In this post I want to pose a short (by no means exhaustive) series of questions to you about what practicing you have (or haven’t) done, and make you think about an honest answer to each one.
Part 1: Information
- Do you know where the latest copy of the disaster recovery handbook/run book is? Does everyone else know? (Here’s an example template.)
- Do you know where the scripts are for automating restores of your backups?
- Do you know where the installation media for Windows and SQL Server are kept in your environment?
- Do you know where the Windows and SQL Server product keys are?
- Do you know how you’ll be able to get new servers if your data center is destroyed?
- And do you know where they will be installed? What about network? Power? HVAC?
- Do you know who to call when/if you get stuck during the disaster recovery process?
- Do you know the priority order for restoring databases/instances in your environment?
- Do you know where the various SQL Server passwords and encryption keys are stored?
Part 2: Techniques
- When was the last time you performed a full restore sequence, including tail-of-the-log backups?
- When was the last time you performed a failover to your secondary servers/data center?
- When was the last time you performed a bare-metal install?
- When was the last time you rebuilt or restored master on a server?
- When was the last time you practiced a recovery as if your main server was completely dead? (And did you successfully recover?)
- When was the last time you practiced a recovery as if your main SAN was completely dead? (And did you successfully recover?)
- When was the last time you practiced a recovery as if you didn’t have onsite backups and the SAN was dead? (And did you successfully recover?)

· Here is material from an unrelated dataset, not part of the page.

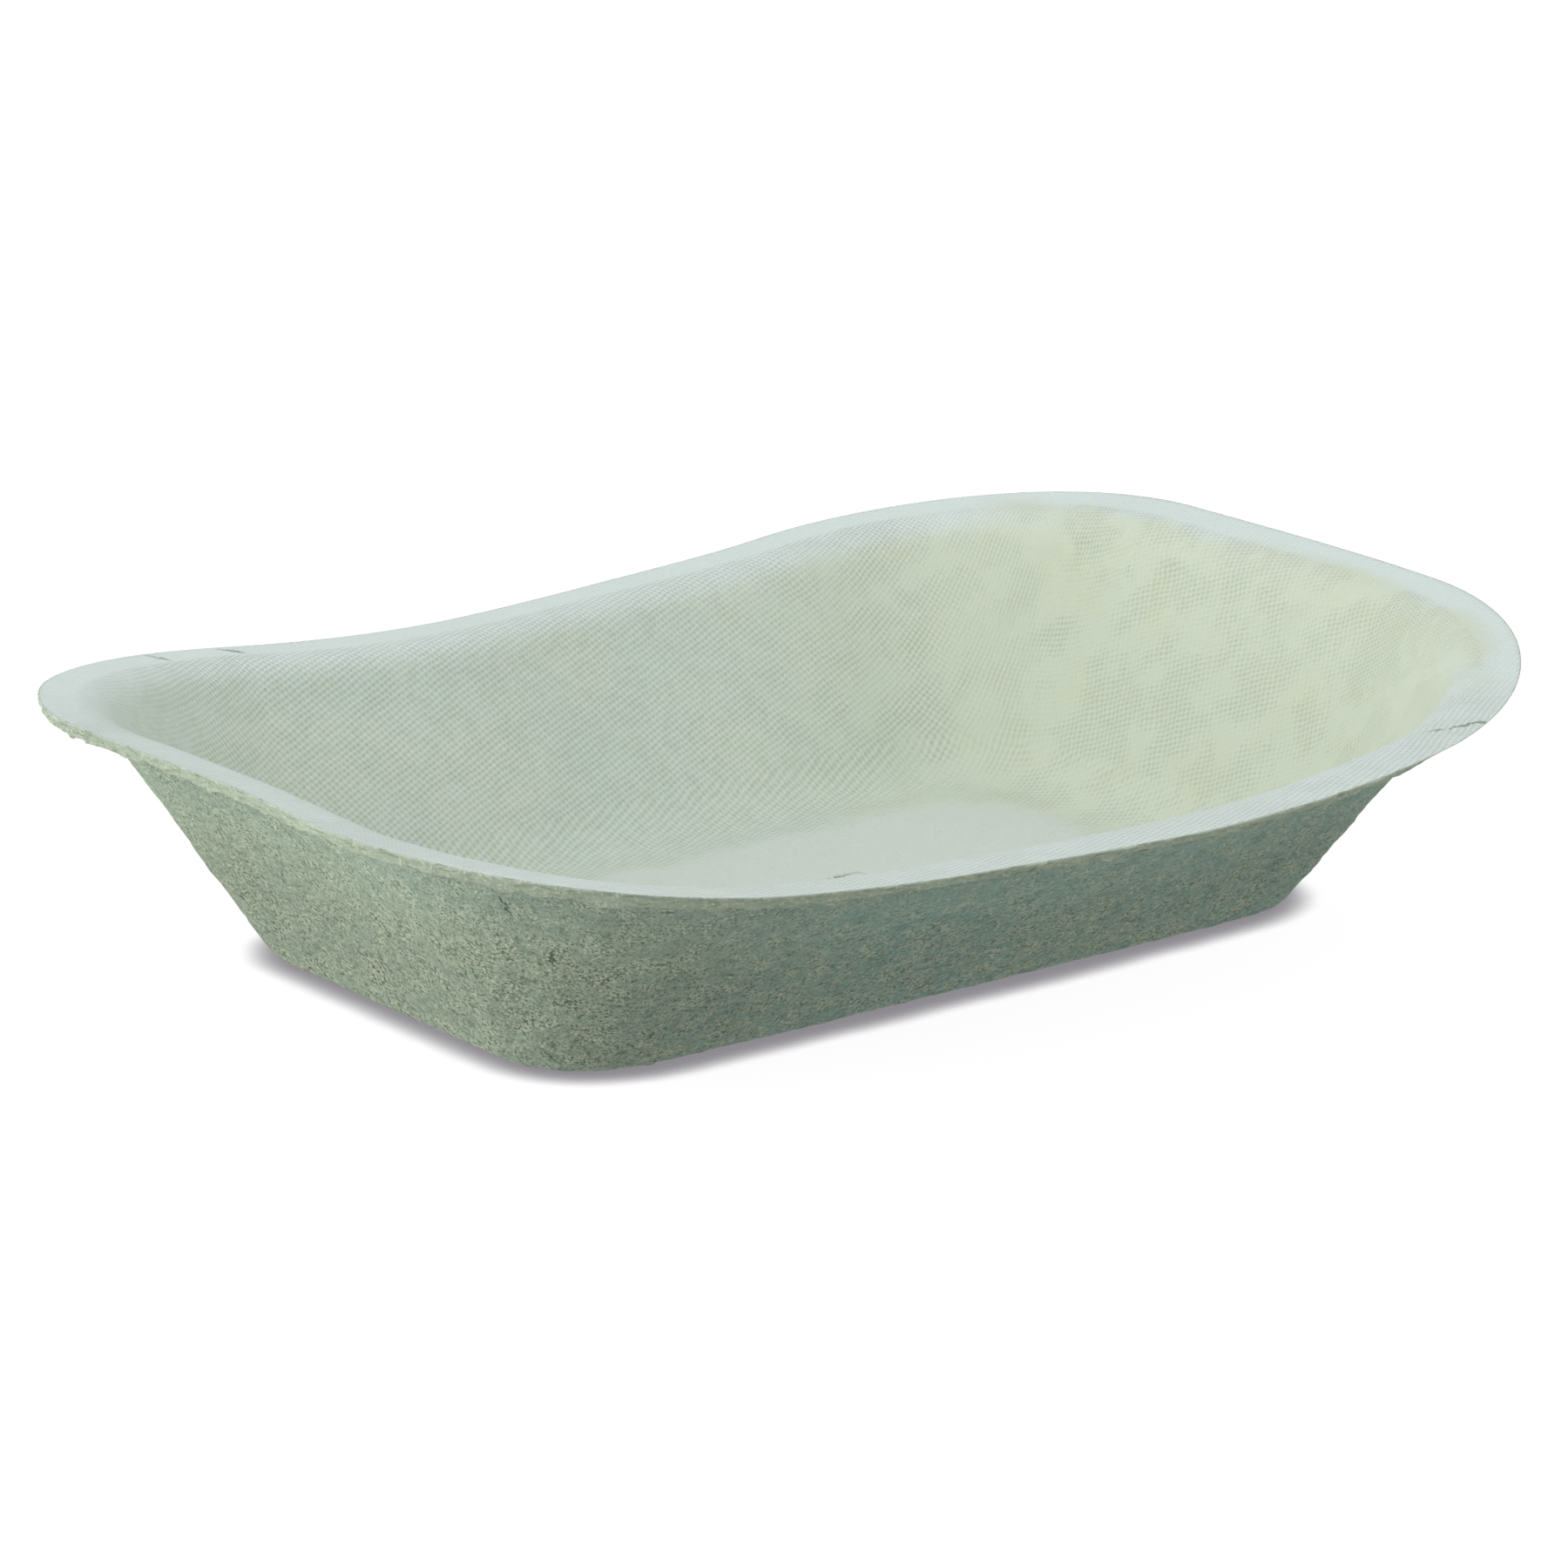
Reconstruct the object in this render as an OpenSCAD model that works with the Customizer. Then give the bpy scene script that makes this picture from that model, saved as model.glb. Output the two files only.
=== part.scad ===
// Kidney dish moulded in one piece from paper pulp.
// A thin shell: a flat floor, flared walls and a flange that dips along the two long sides.
// Seen from above it is a softly cornered tray, slightly bean-shaped: one long side curves in.
// Origin: centre of the bounding box, on the surface that the dish stands on.
// +X runs along the dish, +Y points to the side that curves in, +Z is up.

/* [Rim] */
// Length over the flange
rim_length = 256; // [240:1:272]
// Width over the flange
rim_width = 194; // [184:1:204]
// Height of the flange's top face at the two ends
end_height = 51.5; // [46:0.5:58]
// How far the flange dips from the ends to the middle of the long sides
rim_dip = 11; // [0:0.5:14]
// How far the hollow long side curves in between its corners
rim_notch = 4.5; // [2:0.5:10]
// How far the other long side bows out beyond its corners
rim_bow = 3.3; // [1:0.1:6]
// Rounding of the two corners at the hollow side
rim_back_r = 58; // [50:1:62]
// Rounding of the two corners at the bowed side
rim_front_r = 66; // [56:1:70]
// Width of the flange
flange_width = 10.5; // [8:0.5:12]
// How far the lip's lower edge lies inside its upper edge
lip_undercut = 1; // [0:0.5:2]

/* [Base] */
// Length of the flat underside
base_length = 174; // [160:1:184]
// Width of the flat underside
base_width = 101; // [92:1:108]
// Distance from the hollow side of the rim back to that side of the base
base_setback = 41; // [36:1:46]
// How far the hollow side of the base curves in
base_notch = 2; // [1:0.5:4]
// How far the other long side of the base bows out
base_bow = 0.7; // [0.5:0.1:2]
// Rounding of the base's corners
base_corner_r = 18; // [14:1:24]

/* [Shell] */
// Thickness of the pulp
pulp = 2.5; // [2:0.1:3.2]
// Rounding between the underside and the walls
heel_round = 3; // [2:0.5:6]
// Rounding between the floor and the walls, inside
floor_round = 9; // [4:0.5:10]
// Rounding where the walls turn out into the flange
neck_round = 3; // [2:0.5:4]

/* [Hidden] */
pulp_green = [0.76, 0.81, 0.75];

// Points on each stretch of half an outline: hollow side, corner, end, corner and bowed side
stretch_steps = [8, 12, 4, 13, 8];
// Points on each rounded edge of the wall's section
round_steps = 3;
// Radius of the lip's two edges
lip_round = 0.7;
// Inward step from the outer skin's corners to the inner skin's, on an average wall
skin_step = 0.6 * pulp;

half_length = rim_length / 2;
half_width = rim_width / 2;
base_back = half_width - base_setback;
base_front = base_back - base_width;

// One outline: half length, back, front, notch, back corner radius, front corner radius, bow
rim_shape = [half_length, half_width, -half_width, rim_notch, rim_back_r, rim_front_r, rim_bow];
base_shape =
    [base_length / 2, base_back, base_front, base_notch, base_corner_r, base_corner_r, base_bow];

// The same outline moved inwards by d
function inset(s, d) = [s[0] - d, s[1] - d, s[2] + d, s[3], s[4] - d, s[5] - d, s[6]];

// Radius of the arc that passes the notch and touches both back corners
function notch_r(s) =
    let (dx = s[0] - s[4], rise = s[4] - s[3]) (dx * dx + rise * rise - s[4] * s[4]) / (2 * s[3]);

// Radius of the arc that passes the middle of the front and touches both front corners
function bow_r(s) =
    let (dx = s[0] - s[5]) s[5] + (dx * dx + s[6] * s[6]) / (2 * s[6]);

// Points from angle a to angle b on a circle, without the last one
function arc(c, r, a, b, steps) =
    [for (i = [0:steps - 1]) let (t = a + (b - a) * i / steps) c + r * [cos(t), sin(t)]];

// Points from p to q on a line, without the last one
function line(p, q, steps) = [for (i = [0:steps - 1]) p + (q - p) * i / steps];

// Half of an outline, clockwise from the middle of the notch to the middle of the front
function half_outline(s) =
    let (
        back = [s[0] - s[4], s[1] - s[4]],
        corner = [s[0] - s[5], s[2] + s[6] + s[5]],
        rn = notch_r(s),
        rb = bow_r(s),
        notch = [0, s[1] - s[3] + rn],
        bow = [0, s[2] + rb],
        turn = atan2(notch.y - back.y, notch.x - back.x),
        swing = atan2(corner.y - bow.y, corner.x - bow.x)
    )
    concat(
        arc(notch, rn, -90, turn - 180, stretch_steps[0]),
        arc(back, s[4], turn, 0, stretch_steps[1]),
        line([s[0], back.y], [s[0], corner.y], stretch_steps[2]),
        arc(corner, s[5], 0, swing, stretch_steps[3]),
        arc(bow, rb, swing, -90, stretch_steps[4]),
        [[0, s[2]]]
    );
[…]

Think through the answers to the questions above and consider whether you’re comfortable with your responses. Now,think whether you’d be comfortable if someone responsible for some of your data (e.g. your bank, 401-k/retirement account holder, doctor’s office, favorite airline, credit-card companies) made those same answers about their disaster-recovery preparedness. My feeling is that you should be able to answer ‘yes’ for all the Part 1 questions, and answer ‘within the last 3 months’ for all the Part 2 questions, to feel fully comfortable that you’re practicing enough.